Beijing: Standard & Poor´s slashed China´s credit rating on Thursday over warnings that its ballooning debt had raised "economic and financial risks", marking the country´s second downgrade this year.

The decision by S&P, which downgraded China´s debt from AA-minus to A-plus, follows a similar decision in May by Moody´s, which had also raised concerns about the growing debt of the world´s second largest economy.

"The downgrade reflects our assessment that a prolonged period of strong credit growth has increased China´s economic and financial risks," New York-based S&P said in a statement.

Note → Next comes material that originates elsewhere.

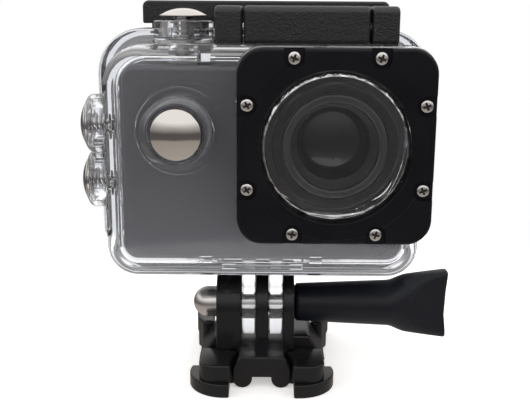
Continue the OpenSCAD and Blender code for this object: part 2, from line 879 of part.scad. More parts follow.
module camera_mid_frame() {
    y0 = -cam_y + front_cover_t;
    y1 = cam_y - back_cover_t;
    color("#2a2b2e") on_pivot() difference() {
        along_y(y0, y1) camera_outline();
        along_y(y0 - over, y1 + over) camera_outline(cam_wall);
        at_shutter() translate([0, 0, -wall - top_gap - cam_wall - over])
            cylinder(h = cam_wall + 2 * over, r = button_r + fit);
        at_up() translate([0, 0, -wall - cam_gap - cam_wall - over])
            cylinder(h = cam_wall + 2 * over, r = button_r + fit);
        at_down() translate([0, 0, -wall - cam_gap - cam_wall - over])
            cylinder(h = cam_wall + 2 * over, r = button_r + fit);
        // battery opening in the underside, and sockets in the right-hand side
        box([-24, y0 + 1.5, cam_bottom - over], [-3, y1 - 1.5, cam_bottom + cam_wall + over]);
        for (z = [cam_mid - 9, cam_mid + 1])
            box([cam_x - cam_wall - over, -2, z - seat], [cam_x + over, 2, z + 7.5 + seat]);
    }
}

module camera_back_cover() {
    color("#2a2b2e") on_pivot() difference() {
        along_y(cam_y - back_cover_t, cam_y) camera_outline();
        along_y(cam_y - back_cover_t - over, cam_y - 1.5) camera_outline(cam_wall);
        along_y(cam_y - 2, cam_y + over) rounded(21, cam_mid - 14.5, cam_mid + 14.5, 1.5, 1.5);
        for (x = [-25, 25])
            translate([x, cam_y - 2, cam_mid + 8]) rotate([-90, 0, 0]) cylinder(h = 3, r = 1);
        for (x = [-cam_x + 4.2, cam_x - 4.2], z = [cam_bottom + 4.2, cam_top - 4.2])
            translate([x, cam_y - 2, z]) rotate([-90, 0, 0]) cylinder(h = 3, r = 1.1);
    }
}

module display_glass() {
    color("#0c0d10") on_pivot() along_y(cam_y - 1.5, cam_y - 0.2)
        rounded(21 - fit, cam_mid - 14.5 + fit, cam_mid + 14.5 - fit, 1.5, 1.5);
}

module display_panel() {
    color("#15181d") on_pivot() box([-22, cam_y - 4, cam_mid - 15.5], [22, cam_y - 1.6, cam_mid + 15.5]);
}

module lens_barrel() {
    r = barrel_d / 2;
    color("#0e0f11") on_pivot() on_lens(-cam_y - barrel_reach) rotate_extrude() polygon([
        [r - 2.05, 0], [r - 0.4, 0], [r, 0.4], [r, barrel_reach], [r - 2.5, barrel_reach],
        [r - 2.5, barrel_reach + 10.5], [5, barrel_reach + 10.5], [5, barrel_reach + 2.2],
        [r - 6.3, barrel_reach + 2.2], [r - 6.3, 6.3], [r - 6.2, 5.2], [r - 4.05, 0.9],
        [r - 2.05, 0.9]
    ]);
}

module lens_trim_ring() {
    r = barrel_d / 2;
    color("#8b8d92") on_pivot() on_lens(-cam_y - barrel_reach) rotate_extrude() polygon([
        [r - 4.05, 0.9], [r - 4.05, 0.1], [r - 3.8, -0.1], [r - 2.3, -0.1], [r - 2.05, 0.1], [r - 2.05, 0.9]
    ]);
}

module lens_front_element() {
    r = barrel_d / 2 - 6.3;
    steps = 8;
    color("#1a2430") on_pivot() on_lens(-cam_y - barrel_reach) rotate_extrude() polygon(concat(
        [for (i = [0:steps]) [r * i / steps, 5.4 + 1.1 * pow(i / steps, 2)]],
        [for (i = [steps:-1:0]) [r * i / steps, 8.4 - 0.6 * (1 - pow(i / steps, 2))]]
    ));
}

module lens_baffle() {
    r = barrel_d / 2 - 6.3;
    color("#101113") on_pivot() on_lens(-cam_y - barrel_reach) difference() {
        translate([0, 0, 8.4]) cylinder(h = barrel_reach + 2.2 - 8.4, r = r);
        translate([0, 0, 8]) cylinder(h = barrel_reach, r = 4);
    }
}

module lens_rear_element() {
    color("#26323d") on_pivot() on_lens(-cam_y + 3) cylinder(h = 4, r = 5);
}

module image_sensor() {
    y = board_y() - 1.4;
    color("#2d3a35") on_pivot()
        box([lens_x - 5, y, lens_z - 5], [lens_x + 5, board_y(), lens_z + 5]);
}

// Front face of the main board
function board_y() = cam_y - back_cover_t - 2.6;

module main_board() {
    color("#1f5a3a") on_pivot()
        box([-cam_x + 4.6, board_y(), cam_bottom + 4.5], [cam_x - 4, board_y() + 1.2, cam_top - 5]);
}

module battery() {
    color("#3b5f8f") on_pivot()
        box([-23.4, -cam_y + front_cover_t + 1.8, cam_bottom + cam_wall + 0.4],
            [-3.4, board_y() - 0.4, cam_top - 9]);
}

module battery_door() {
    y0 = -cam_y + front_cover_t + 1.5;
    y1 = cam_y - back_cover_t - 1.5;
    color("#2f3033") on_pivot()
        box([-24 + seat, y0 + seat, cam_bottom], [-3 - seat, y1 - seat, cam_bottom + cam_wall]);
}

module speaker() {
    color("#3a3a3c") on_pivot() translate([shutter_x, -cam_y + cam_wall, cam_bottom + 10])
        rotate([-90, 0, 0]) cylinder(h = 3, r = 6);
}

module data_ports() {
    color("#b5b5b8") on_pivot() for (z = [cam_mid - 9, cam_mid + 1]) difference() {
        box([cam_x - 4.9, -2 + seat, z], [cam_x - 0.2, 2 - seat, z + 7.5]);
        box([cam_x - 4.2, -1.4, z + 0.6], [cam_x, 1.4, z + 6.9]);
    }
}

module memory_card() {
    y = board_y();
    color("#101114") on_pivot()
        box([lens_x - 5.5, y - 2.4, cam_bottom + 2.2], [lens_x + 5.5, y - 1.4, cam_bottom + 15]);
}

module camera_shutter_button() {
    color("#9a9b9f") on_pivot() at_shutter() camera_button(top_gap);
}

module camera_power_button() {
    color("#9a9b9f") on_pivot() at_power() camera_button(cam_gap);
}

module camera_up_button() {
    color("#9a9b9f") on_pivot() at_up() camera_button(cam_gap);
}

module camera_down_button() {
    color("#9a9b9f") on_pivot() at_down() camera_button(cam_gap);
}

module button_switches() {
    color("#6f6f73") on_pivot() {
        at_shutter() button_switch(top_gap);
        at_power() button_switch(cam_gap);
        at_up() button_switch(cam_gap);
        at_down() button_switch(cam_gap);
    }
}

module body_screws() {
    color("#a8a8ab") on_pivot() for (x = [-cam_x + 4.2, cam_x - 4.2], z = [cam_bottom + 4.2, cam_top - 4.2])
        translate([x, cam_y - 1.5, z]) rotate([-90, 0, 0]) difference() {
            cylinder(h = 1.3, r = 1.1);
            for (turn = [0, 90])
                rotate([0, 0, turn]) box([-0.7, -0.15, 0.9], [0.7, 0.15, 1.4]);
        }
}

module status_lights() {
    color("#3a6fd0") on_pivot() for (x = [-25, 25])
        translate([x, cam_y - 1.5, cam_mid + 8]) rotate([-90, 0, 0]) cylinder(h = 1.4, r = 1);
}

buckle_body();
release_arm_left();
release_arm_right();
mount_nut();
thumb_screw_bolt();
thumb_screw_knob();
housing_front_shell();
lens_window();
window_seal();
port_bezel();
bezel_screws();
plunger_seals();
latch_hinge_pin();
door_hinge_pin();
back_door();
door_gasket();
latch_arm();
latch_knuckle_pin();
latch_lever();
shutter_plunger();
power_plunger();
up_plunger();
down_plunger();
shutter_spring();
power_spring();
up_spring();
down_spring();
shutter_clip();
power_clip();
up_clip();
down_clip();
camera_front_cover();
camera_mid_frame();
camera_back_cover();
display_glass();
display_panel();
lens_barrel();
lens_trim_ring();
lens_front_element();
lens_baffle();
lens_rear_element();
image_sensor();
main_board();
battery();
battery_door();
speaker();
data_ports();
memory_card();
camera_shutter_button();
camera_power_button();
camera_up_button();
camera_down_button();
button_switches();
body_screws();
status_lights();
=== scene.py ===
"""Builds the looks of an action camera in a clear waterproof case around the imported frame."""

import json
import math

import bmesh
import bpy
import numpy as np
from bpy.props import FloatProperty, FloatVectorProperty, PointerProperty
from mathutils import Matrix, Vector

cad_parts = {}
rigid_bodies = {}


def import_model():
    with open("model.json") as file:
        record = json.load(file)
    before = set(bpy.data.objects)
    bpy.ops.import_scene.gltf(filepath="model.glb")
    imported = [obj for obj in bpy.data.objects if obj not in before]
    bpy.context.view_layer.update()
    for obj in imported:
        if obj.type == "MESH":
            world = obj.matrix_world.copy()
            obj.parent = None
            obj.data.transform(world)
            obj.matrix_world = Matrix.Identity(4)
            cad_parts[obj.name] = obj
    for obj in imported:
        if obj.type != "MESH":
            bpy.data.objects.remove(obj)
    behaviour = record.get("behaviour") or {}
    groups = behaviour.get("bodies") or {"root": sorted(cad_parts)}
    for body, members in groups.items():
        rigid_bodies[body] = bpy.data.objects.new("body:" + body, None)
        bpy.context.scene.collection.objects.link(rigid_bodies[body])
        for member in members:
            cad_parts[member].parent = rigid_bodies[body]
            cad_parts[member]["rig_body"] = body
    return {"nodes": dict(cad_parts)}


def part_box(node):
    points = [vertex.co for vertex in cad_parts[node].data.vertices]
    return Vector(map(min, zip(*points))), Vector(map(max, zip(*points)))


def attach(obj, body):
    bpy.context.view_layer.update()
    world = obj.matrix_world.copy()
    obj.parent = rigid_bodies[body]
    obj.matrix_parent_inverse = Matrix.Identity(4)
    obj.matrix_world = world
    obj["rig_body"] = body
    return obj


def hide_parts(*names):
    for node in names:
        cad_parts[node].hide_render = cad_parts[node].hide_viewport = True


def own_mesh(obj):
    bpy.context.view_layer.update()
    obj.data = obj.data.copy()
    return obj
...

While the credit growth has fuelled China´s economic expansion and high asset prices in recent years, "we believe it has also diminished financial stability to some extent", the agency said.

Debt-fuelled investment in infrastructure and property has underpinned China´s rapid growth, but there are widespread concerns that years of freewheeling credit could lead to a financial crisis with global implications.

Beijing has been clamping down on bank lending and property purchases, but those efforts are complicated by the government´s determination to meet its full-year growth target of around 6.5 percent.

That compares with last year´s pace of 6.7 percent, which was the slowest in around a quarter of a century.

Premier Li Keqiang said in June that China could meet its target. "The recent intensification of government efforts to rein in corporate leverage could stabilise the trend of financial risk in the medium term," S&P said. "However, we foresee that credit growth in the next two to three years will remain at levels that will increase financial risks gradually."

Mark Williams, chief China economist at Capital Economics, said S&P´s decision "won´t be news to anyone who has kept half an eye on China over recent years and shouldn´t change anyone´s thinking. S&P is playing catch-up." However, Williams said, the downgrade was "arguably questionable on the basis of recent economic and financial development."

With credit growth now slowing and the latest tightening of liquidity appearing to have peaked, "the immediate risk of some form of credit event is probably lower now than a few quarters ago," he said.